Interspersed with her serious documentary work, Eve photographed celebrities and film stars.  She photographed four Prime Ministers.  Her photographs of Marilyn Monroe, whom she photographed extensively over  a ten year period  are probably her most well known work.  Marilyn totally trusted Eve and allowed her to take photos that show an intimacy and spontaneity that no one else was ever to capture.

When asked the secret to how she got such intimate pictures of people, Eve response was:
"if a photographer cares about the people before the lens and is compassionate, much is given.  It is the photographer, not the camera, that is the instrument."

 
While I love all of Eve Arnold's work, it is her early work in Harlem that I find the most moving and inspirational.

Two of my favourite images are: Bar Girl and Milltown.

 What is it about these two images that I am drawn to? They are incredibly intimate.  It feels like a moment that their guard has been let down showing a moment of vulnerability or lost innocence.
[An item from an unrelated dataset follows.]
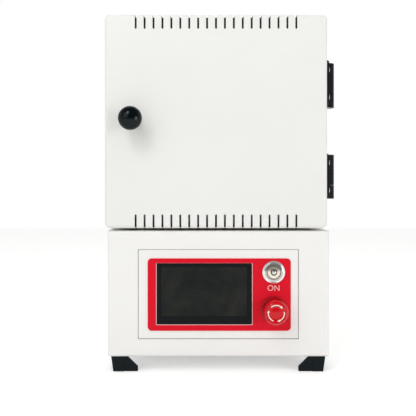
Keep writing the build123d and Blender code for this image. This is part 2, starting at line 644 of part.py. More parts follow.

Bar Girl taken in 1954 in the red light district of Havana Cuba.  For me the strength of this image is in the downcast eyes of the girl and her body posture capturing a moment of quiet reflection. The way she is positioned at the bar, drink in front of her, no-one around her creates a sense of sadness, a perception of loneliness, yet at the same time great beauty.

The Milltown girl taken in 1954 at an asylum in Haiti where American drug companies were testing a tranquilliser drug.
I feel drawn into the picture not only by her eyes but her whole body language. She feels like a prisoner trapped in her own body.  I had that feeling even before reading about the drug trials. These moments aren't always apparent at first glance, they are shared with the photographer. The way her arms are crossed over her body, the lines of the corridor on the right hand side and the plain windows on the right all seem to emphasis the sense of entrapment. The sameness of her life.
Eve Arnold had a special talent in getting people to share these moments with her.  She calls it her natural curiosity.

 The  relationship between subject and photographer is what is what I try and achieve in my work. An example of where I feel I have come close to this is in this picture below of Kelly. a young homeless woman who had just arrived in London.
 

I feel I have successfully captured the despair in her face. It was dark and I only had my camera, no flash, so I used street lights to enable me to take the shot. I have concentrated on her face and expression.
After looking at Eve Arnold's Harlem photos I can see the importance of drawing back a little to incorporate more body language.  To add a sense of place.